Head of the World Bank is optimistic about opportunities in Africa


PRETORIA, South Africa - Saying he sees "real opportunity" to make aid to Africa work, new World Bank chief Paul Wolfowitz wrapped up an initial four-nation visit to the continent yesterday with talks with South African President Thabo Mbeki, who has led a drive for better governance and greater investment across Africa.

"There's real opportunity here. The more I have traveled through Africa ... the more I have felt that sense of opportunity and what I could call a 'can-do' attitude," he told reporters after his meeting with Mbeki.

The weeklong trip by the former U.S. deputy secretary of defense took him through Nigeria, Burkina Faso and Rwanda before South Africa. The visit has been as much about winning African hearts - Wolfowitz is widely seen in Africa as an Iraqi war hawk - as educating the new World Bank head about the continent he has promised to make his top priority.

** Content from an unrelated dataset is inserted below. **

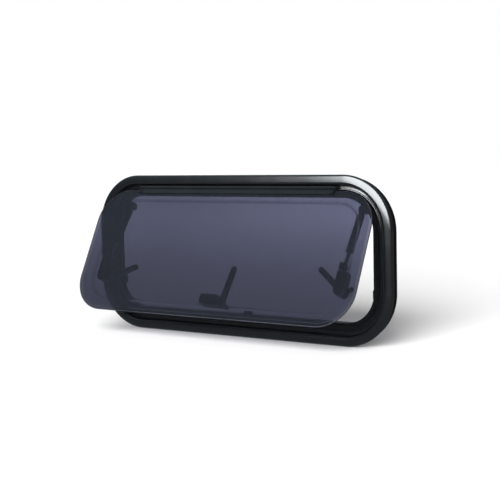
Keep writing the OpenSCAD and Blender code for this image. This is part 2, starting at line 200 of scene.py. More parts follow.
def turnProfile(profile, steps):
    # profile is (radius, height), turned round the z axis
    points = [
        (r * math.cos(2 * math.pi * s / steps), r * math.sin(2 * math.pi * s / steps), z)
        for r, z in profile for s in range(steps)
    ]
    faces = []
    for p in range(len(profile) - 1):
        for s in range(steps):
            t = (s + 1) % steps
            faces.append((p * steps + s, p * steps + t, (p + 1) * steps + t, (p + 1) * steps + s))
    if profile[0][0] > 0 and profile[0] != profile[-1]:
        faces.append(tuple(range(steps)))
    if profile[-1][0] > 0 and profile[0] != profile[-1]:
        faces.append(tuple(range(len(points) - steps, len(points))))
    return points, faces


# where things are, from the same named sizes as the solids
window = dict(
    width=740, height=340, cornerRadius=110, flangeWidth=20, rimWidth=46.5,
    wall=19, clamp=2.5, openAngle=27.2, hingeOut=7, hingeDrop=26.1,
)
middleUp = window["height"] / 2 - window["flangeWidth"] / 2
axisUp = window["height"] / 2 - window["hingeDrop"]
openWidth = window["width"] - 2 * window["rimWidth"]
openHeight = window["height"] - 2 * window["rimWidth"]
openRadius = window["cornerRadius"] - window["rimWidth"]
backFace = window["wall"] + window["clamp"]
leanSin = math.sin(math.radians(window["openAngle"]))
leanCos = math.cos(math.radians(window["openAngle"]))

# x along the window, y up, z outwards, from the middle of the frame
onFrame = Matrix(((1, 0, 0, 0), (0, 0, -1, 0), (0, 1, 0, middleUp * millimetre), (0, 0, 0, 1)))
# the same for the sash, from the hinge axis
onSash = Matrix((
    (1, 0, 0, 0),
    (0, leanSin, -leanCos, -window["hingeOut"] * millimetre),
    (0, leanCos, leanSin, (middleUp + axisUp) * millimetre),
    (0, 0, 0, 1),
))


def atPoint(base, x, y, z, turn=0, axis="Z", mirrorDepth=False):
    place = base @ Matrix.Translation(Vector((x, y, z)) * millimetre)
    if mirrorDepth:
        place = place @ Matrix.Diagonal((1, 1, -1, 1))
    return place @ Matrix.Rotation(math.radians(turn), 4, axis)


jointSizes = dict(halfWidth=0.5, below=50, depth=4.0, shade="#050506")


def buttJoint(tree, place, jointAt, colourOut, height):
    # the extrusion is one bent bar: its two ends meet in a fine butt joint in the lower member
    apart = addNode(tree, "ShaderNodeSeparateXYZ", links={"Vector": place})
    offset = addNode(tree, "ShaderNodeMath", {"operation": "SUBTRACT", 1: jointAt * millimetre},
                     {0: apart.outputs["X"]})
    away = addNode(tree, "ShaderNodeMath", {"operation": "ABSOLUTE"}, {0: offset.outputs[0]})
    reach = jointSizes["halfWidth"] * millimetre
    near = addNode(tree, "ShaderNodeMath", {"operation": "LESS_THAN", 1: reach}, {0: away.outputs[0]})
    low = addNode(tree, "ShaderNodeMath", {"operation": "LESS_THAN", 1: jointSizes["below"] * millimetre},
                  {0: apart.outputs["Z"]})
    both = addNode(tree, "ShaderNodeMath", {"operation": "MULTIPLY"}, {0: near.outputs[0], 1: low.outputs[0]})
    mix = addNode(tree, "ShaderNodeMix", {"data_type": "RGBA", 7: linearColour(jointSizes["shade"])},
                  {0: both.outputs[0], 6: colourOut})
    groove = addNode(tree, "ShaderNodeMath", {"operation": "MULTIPLY_ADD", 1: -jointSizes["depth"]},
                     {0: both.outputs[0], 2: height})
    return mix.outputs[2], groove.outputs[0]


def powderCoatedAluminium(name, colour, roughness, jointAt=None):
    # polyester powder, sprayed and oven cured: an even satin skin that carries broad soft highlights
    material, tree, shader = startMaterial(name, IOR=1.5, Roughness=roughness)
    place = addNode(tree, "ShaderNodeTexCoord").outputs["Object"]
    peelSize = 2.2  # mm between the low swellings of the cured film
    driftSize = 60  # mm between heavier and lighter passes of the spray
    peel = addNode(tree, "ShaderNodeTexNoise", {"Scale": 1000 / peelSize, "Detail": 2.0}, {"Vector": place})
    haze = addNode(tree, "ShaderNodeTexNoise", {"Scale": 1000 / driftSize, "Detail": 3.0}, {"Vector": place})
    tone = addNode(tree, "ShaderNodeValToRGB", links={"Fac": haze.outputs["Fac"]})
    for element, spot, shade in zip(tone.color_ramp.elements, (0.3, 0.75), colour):
        element.position = spot
        element.color = linearColour(shade)
    gloss = addNode(tree, "ShaderNodeMapRange", {
        "From Min": 0.3, "From Max": 0.7, "To Min": roughness - 0.02, "To Max": roughness + 0.03,
    }, {"Value": haze.outputs["Fac"]})
    tree.links.new(gloss.outputs["Result"], shader.inputs["Roughness"])
    colourOut, height = tone.outputs["Color"], peel.outputs["Fac"]
    if jointAt is not None:
        colourOut, height = buttJoint(tree, place, jointAt, colourOut, height)
    bump = addNode(tree, "ShaderNodeBump", {"Strength": 0.25, "Distance": 0.06 * millimetre},
                   {"Height": height})
    tree.links.new(colourOut, shader.inputs["Base Color"])
    tree.links.new(bump.outputs["Normal"], shader.inputs["Normal"])
    return material


def mouldedPlastic(name, colour, roughness, grainSize, grainDepth):
    # injection moulded in a spark-eroded tool: a fine even grain that keeps highlights dull and broken
    material, tree, shader = startMaterial(name, IOR=1.53, Roughness=roughness)
    place = addNode(tree, "ShaderNodeTexCoord").outputs["Object"]
    flowSize = 25  # mm across the melt's faint flow marks
    grain = addNode(tree, "ShaderNodeTexNoise", {"Scale": 1000 / grainSize, "Detail": 3.0}, {"Vector": place})
    flow = addNode(tree, "ShaderNodeTexNoise", {"Scale": 1000 / flowSize, "Detail": 2.0}, {"Vector": place})
    tone = addNode(tree, "ShaderNodeValToRGB", links={"Fac": flow.outputs["Fac"]})
    for element, spot, shade in zip(tone.color_ramp.elements, (0.35, 0.7), colour):
        element.position = spot
        element.color = linearColour(shade)
    gloss = addNode(tree, "ShaderNodeMapRange", {
        "From Min": 0.3, "From Max": 0.7, "To Min": roughness - 0.04, "To Max": roughness + 0.05,
    }, {"Value": grain.outputs["Fac"]})
    bump = addNode(tree, "ShaderNodeBump", {"Strength": 0.4, "Distance": grainDepth * millimetre},
                   {"Height": grain.outputs["Fac"]})
    tree.links.new(tone.outputs["Color"], shader.inputs["Base Color"])
    tree.links.new(gloss.outputs["Result"], shader.inputs["Roughness"])
    tree.links.new(bump.outputs["Normal"], shader.inputs["Normal"])
    return material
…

But Wolfowitz has won praise throughout the visit for his willingness to listen rather than dictate and for his plaudits for Africa's changing political landscape, which may now make aid to the continent more effective.

Questioned about the bank's history of questionable loans on the continent, many to former dictators who quickly appropriated the cash for themselves, leaving their countries deep in debt, Wolfowitz admitted that "obviously we're dealing with quite a bit of lending that probably shouldn't have been done at all."

He expressed strong support for a recent decision by the finance ministers of the Group of Eight leading developed countries to cancel the debts of 18 of the world's poorest and most indebted countries, 14 in Africa.

To help countries avoid falling so far into debt in the future, he said, the World Bank would focus on providing grants instead of loans to the poorest nations. But he said efforts to stem widespread corruption on the continent, particularly through Mbeki's New Partnership for Africa's Development initiative, would be equally crucial.

He said the bank also is moving back toward supporting large-scale infrastructure projects in Africa.